The EU Directive on Restructuring and Insolvency1 requires Member States to incorporate minimum common standards into their national restructuring and insolvency laws by 17 July 2021, with an option to extend that deadline by one year. The intention of the Directive is to reduce barriers to the free flow of capital stemming from differences in Member States’ restructuring and insolvency frameworks, and to enhance the rescue culture in the EU.
Notable features required to be included in Member States’ national laws include:
- An effective preventive restructuring framework to enable debtors experiencing financial difficulties to restructure at an early stage, with a view to preventing insolvency and ensuring their viability.
- A stay of up to four months extendable to up to 12 months to support negotiations of a restructuring proposal, which should prevent individual enforcement action and include rules preventing the withholding of performance, termination, acceleration or modification of essential contracts.
- An ability to cram down dissenting classes of creditors.
- Adequate protection for financing needed to allow the business to survive or to preserve the value of the business pending a restructuring, and for new financing necessary to implement a restructuring plan.
- Provision for honest, insolvent entrepreneurs to have access to a procedure that can lead to a full discharge of their debts (subject to limited exceptions) within three years.
Implementation in Finland
The directive has not yet been implemented.
The implementation date is currently unknown.
Recognition of foreign insolvency processes
EU Regulation on Insolvency Proceedings
The EU Regulation on Insolvency Proceedings2 applies to all EU Member States except Denmark and requires that certain collective insolvency proceedings, which are listed in Annex A to the Regulation, occurring in one EU Member State are automatically recognised in all other EU Member States and that each EU Member State automatically recognises the powers and authority of an insolvency practitioner appointed in another EU Member State.
Recognition of third country insolvency processes
According to the EU Regulation on Insolvency Proceedings any judgment opening insolvency proceedings handed down by a court of a Member State which has jurisdiction pursuant to Article 3 shall be recognised in all other Member States from the moment that it becomes effective in the State of the opening of proceedings.
The judgment opening insolvency proceedings as referred to in Article 3(1) shall, with no further formalities, produce the same effects in any other Member State as under the law of the State of the opening of proceedings, unless this Regulation provides otherwise and as long as no proceedings referred to in Article 3(2) are opened in that other Member State.
Insolvency changes in response to COVID-19
For more information on changes to insolvency law in Finland as a result of the COVID-19 pandemic please see our Guide to changes in insolvency law in response to COVID-19.

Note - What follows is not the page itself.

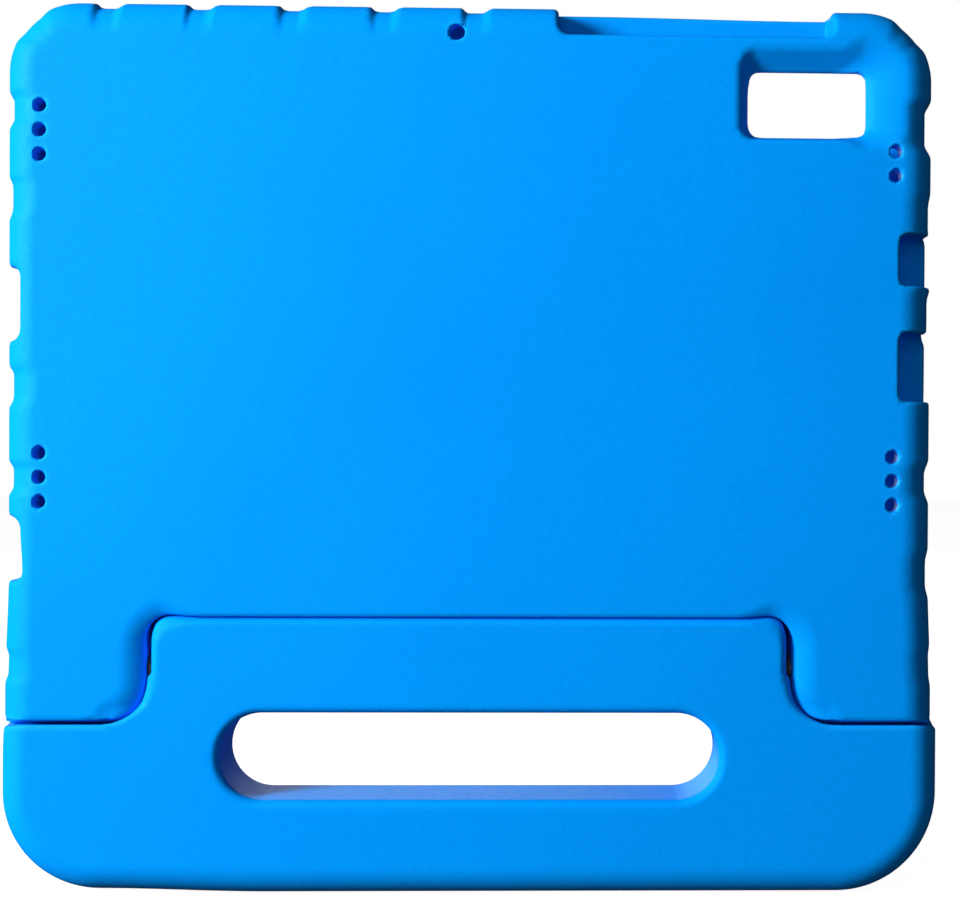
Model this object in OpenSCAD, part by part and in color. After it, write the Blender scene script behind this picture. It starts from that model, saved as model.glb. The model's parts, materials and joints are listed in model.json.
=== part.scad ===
// Foam tablet case with a carrying handle that folds back into a stand.
// +Z is up, the back of the case faces -Y and X runs along the long side.
// The origin is under the middle of the handle's bottom edge, half way through the thickness.

/* [Tablet] */
// Length of the tablet that the pocket holds
tablet_w = 258; // [240:1:270]
// Height of the tablet that the pocket holds
tablet_h = 163; // [150:1:170]
// Thickness of the tablet that the pocket holds
tablet_t = 7.5; // [6:0.5:9]
// Room left round the tablet in all, in each direction
pocket_room = 0.6; // [0.2:0.1:1.5]

/* [Shell] */
// Thickness of the foam wall beside the tablet
side_wall = 7.4; // [7:0.1:10]
// Thickness of the foam wall above the tablet
top_wall = 7.3; // [7:0.1:10]
// Height of the foam rail below the tablet
bottom_rail = 25.4; // [24:0.1:30]
// Thickness of the foam behind the tablet
back_wall = 6.8; // [5:0.1:8]
// Thickness of the lip in front of the screen
lip_t = 6; // [4:0.5:7]
// How far the lip reaches over the screen's edge
lip_reach = 5.5; // [3:0.5:7]
// Rounding of the back edges
back_round = 10; // [8:0.5:10]
// Rounding of the front edges
front_round = 4; // [3:0.5:5]
// Rounding of the two upper corners in the back view
corner_r = 21; // [20:0.5:24]

/* [Handle] */
// Width of the handle
handle_w = 278; // [276:1:284]
// Rounding of the two lower corners in the back view
handle_corner_r = 30; // [26:1:34]
// Length of the grip slot
grip_w = 144.6; // [120:0.2:150]
// Height of the grip slot
grip_h = 24.4; // [22:0.2:25]
// Height of the grip slot's lower edge above the bottom
grip_z = 29.7; // [27:0.1:31]
// Rounding of the handle's edges
handle_round = 9; // [7:0.5:9]

/* [Hinge] */
// Height of the hinge axis above the handle's bottom
hinge_z = 66.4; // [66:0.1:68]
// Depth of the hinge axis in front of the back face
hinge_set = 8; // [7.5:0.1:8.5]
// Radius of the tongue and of the lugs about the hinge axis
barrel_r = 16.6; // [16:0.1:17]
// Half the width of the tongue between the lugs
tongue_half = 93.6; // [88:0.1:95]
// Room between a tongue flank and its lug
flank_gap = 1.3; // [1.2:0.1:1.6]
// Room between the curved faces that turn past each other
barrel_gap = 0.5; // [0.4:0.1:0.8]
// Radius of the hinge pins
pin_r = 3; // [2.5:0.1:3.5]
// Length of the hinge pins
pin_len = 42; // [38:1:44]
// Radial clearance of a pin in its lug socket
pin_play = 0.06; // [0.03:0.01:0.09]
// Radius of the sockets' barrels
socket_r = 4.6; // [4.4:0.1:4.8]
// Length of the sockets
socket_len = 23; // [20:1:24]
// Radius of the flange that anchors each socket in the foam
flange_r = 6.4; // [6:0.1:6.6]
// Radius of the friction washers
washer_r = 4.2; // [3.8:0.1:4.4]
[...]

Law stated as at 23 September 2021
Contact: Nina Aganimov
1 Directive (EU) 2019/1023 of the European Parliament and of the Council of 20 June 2019 on preventive restructuring frameworks, on discharge of debt and disqualifications, and on measures to increase the efficiency of procedures concerning restructuring, insolvency and discharge of debt, and amending Directive (EU) 2017/1132.
2 Regulation (EU) 2015/848 of the European Parliament and of the Council of 20 May 2015 on insolvency proceedings (recast).